● INSTRUCTIONS FOR THE TASK:
Please quote every line word for word.

● STORED DATA:
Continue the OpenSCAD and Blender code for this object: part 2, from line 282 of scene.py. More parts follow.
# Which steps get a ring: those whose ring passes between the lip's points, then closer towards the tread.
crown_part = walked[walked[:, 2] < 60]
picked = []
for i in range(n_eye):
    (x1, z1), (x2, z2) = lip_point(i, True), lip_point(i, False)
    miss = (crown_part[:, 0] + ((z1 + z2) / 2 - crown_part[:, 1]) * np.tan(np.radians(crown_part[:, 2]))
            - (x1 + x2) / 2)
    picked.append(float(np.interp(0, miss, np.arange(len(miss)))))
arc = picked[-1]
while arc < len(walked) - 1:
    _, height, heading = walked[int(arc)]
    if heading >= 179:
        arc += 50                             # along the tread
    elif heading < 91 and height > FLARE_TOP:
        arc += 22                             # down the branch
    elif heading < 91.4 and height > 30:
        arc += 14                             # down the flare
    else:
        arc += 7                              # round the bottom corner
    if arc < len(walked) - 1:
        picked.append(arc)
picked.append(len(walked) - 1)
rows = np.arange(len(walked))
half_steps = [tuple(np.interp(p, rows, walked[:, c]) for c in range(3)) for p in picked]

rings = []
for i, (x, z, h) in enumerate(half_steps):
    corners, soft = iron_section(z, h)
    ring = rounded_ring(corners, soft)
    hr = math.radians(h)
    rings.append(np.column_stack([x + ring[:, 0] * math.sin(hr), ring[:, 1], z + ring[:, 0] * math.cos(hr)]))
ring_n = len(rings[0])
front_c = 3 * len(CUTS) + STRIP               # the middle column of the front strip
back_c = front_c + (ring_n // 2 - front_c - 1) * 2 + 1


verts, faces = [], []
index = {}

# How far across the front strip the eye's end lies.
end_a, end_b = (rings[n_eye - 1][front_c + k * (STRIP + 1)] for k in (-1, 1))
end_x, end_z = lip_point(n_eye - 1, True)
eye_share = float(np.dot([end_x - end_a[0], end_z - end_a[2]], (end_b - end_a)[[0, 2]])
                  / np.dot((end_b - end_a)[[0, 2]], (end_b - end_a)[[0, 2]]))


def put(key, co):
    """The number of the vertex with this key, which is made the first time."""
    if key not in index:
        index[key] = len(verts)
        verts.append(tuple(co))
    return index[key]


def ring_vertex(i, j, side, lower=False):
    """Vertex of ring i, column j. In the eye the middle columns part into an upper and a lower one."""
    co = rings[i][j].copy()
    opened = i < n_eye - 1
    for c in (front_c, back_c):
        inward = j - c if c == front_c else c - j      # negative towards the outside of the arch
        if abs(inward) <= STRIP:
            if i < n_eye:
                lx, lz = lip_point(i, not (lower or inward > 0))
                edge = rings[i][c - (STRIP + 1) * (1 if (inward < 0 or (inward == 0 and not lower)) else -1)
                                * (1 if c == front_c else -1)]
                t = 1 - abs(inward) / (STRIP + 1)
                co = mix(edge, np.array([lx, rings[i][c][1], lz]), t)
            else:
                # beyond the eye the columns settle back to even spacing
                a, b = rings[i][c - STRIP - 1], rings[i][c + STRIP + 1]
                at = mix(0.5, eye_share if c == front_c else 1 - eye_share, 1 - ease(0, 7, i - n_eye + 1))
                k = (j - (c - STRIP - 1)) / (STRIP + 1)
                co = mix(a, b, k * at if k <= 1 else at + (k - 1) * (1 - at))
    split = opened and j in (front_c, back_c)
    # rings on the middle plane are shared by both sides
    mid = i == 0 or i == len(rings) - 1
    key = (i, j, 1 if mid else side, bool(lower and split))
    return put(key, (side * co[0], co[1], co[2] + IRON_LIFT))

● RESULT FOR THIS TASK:
Continue the OpenSCAD and Blender code for this object: part 2, from line 282 of scene.py. More parts follow.
# Which steps get a ring: those whose ring passes between the lip's points, then closer towards the tread.
crown_part = walked[walked[:, 2] < 60]
picked = []
for i in range(n_eye):
    (x1, z1), (x2, z2) = lip_point(i, True), lip_point(i, False)
    miss = (crown_part[:, 0] + ((z1 + z2) / 2 - crown_part[:, 1]) * np.tan(np.radians(crown_part[:, 2]))
            - (x1 + x2) / 2)
    picked.append(float(np.interp(0, miss, np.arange(len(miss)))))
arc = picked[-1]
while arc < len(walked) - 1:
    _, height, heading = walked[int(arc)]
    if heading >= 179:
        arc += 50                             # along the tread
    elif heading < 91 and height > FLARE_TOP:
        arc += 22                             # down the branch
    elif heading < 91.4 and height > 30:
        arc += 14                             # down the flare
    else:
        arc += 7                              # round the bottom corner
    if arc < len(walked) - 1:
        picked.append(arc)
picked.append(len(walked) - 1)
rows = np.arange(len(walked))
half_steps = [tuple(np.interp(p, rows, walked[:, c]) for c in range(3)) for p in picked]

rings = []
for i, (x, z, h) in enumerate(half_steps):
    corners, soft = iron_section(z, h)
    ring = rounded_ring(corners, soft)
    hr = math.radians(h)
    rings.append(np.column_stack([x + ring[:, 0] * math.sin(hr), ring[:, 1], z + ring[:, 0] * math.cos(hr)]))
ring_n = len(rings[0])
front_c = 3 * len(CUTS) + STRIP               # the middle column of the front strip
back_c = front_c + (ring_n // 2 - front_c - 1) * 2 + 1


verts, faces = [], []
index = {}

# How far across the front strip the eye's end lies.
end_a, end_b = (rings[n_eye - 1][front_c + k * (STRIP + 1)] for k in (-1, 1))
end_x, end_z = lip_point(n_eye - 1, True)
eye_share = float(np.dot([end_x - end_a[0], end_z - end_a[2]], (end_b - end_a)[[0, 2]])
                  / np.dot((end_b - end_a)[[0, 2]], (end_b - end_a)[[0, 2]]))


def put(key, co):
    """The number of the vertex with this key, which is made the first time."""
    if key not in index:
        index[key] = len(verts)
        verts.append(tuple(co))
    return index[key]


def ring_vertex(i, j, side, lower=False):
    """Vertex of ring i, column j. In the eye the middle columns part into an upper and a lower one."""
    co = rings[i][j].copy()
    opened = i < n_eye - 1
    for c in (front_c, back_c):
        inward = j - c if c == front_c else c - j      # negative towards the outside of the arch
        if abs(inward) <= STRIP:
            if i < n_eye:
                lx, lz = lip_point(i, not (lower or inward > 0))
                edge = rings[i][c - (STRIP + 1) * (1 if (inward < 0 or (inward == 0 and not lower)) else -1)
                                * (1 if c == front_c else -1)]
                t = 1 - abs(inward) / (STRIP + 1)
                co = mix(edge, np.array([lx, rings[i][c][1], lz]), t)
            else:
                # beyond the eye the columns settle back to even spacing
                a, b = rings[i][c - STRIP - 1], rings[i][c + STRIP + 1]
                at = mix(0.5, eye_share if c == front_c else 1 - eye_share, 1 - ease(0, 7, i - n_eye + 1))
                k = (j - (c - STRIP - 1)) / (STRIP + 1)
                co = mix(a, b, k * at if k <= 1 else at + (k - 1) * (1 - at))
    split = opened and j in (front_c, back_c)
    # rings on the middle plane are shared by both sides
    mid = i == 0 or i == len(rings) - 1
    key = (i, j, 1 if mid else side, bool(lower and split))
    return put(key, (side * co[0], co[1], co[2] + IRON_LIFT))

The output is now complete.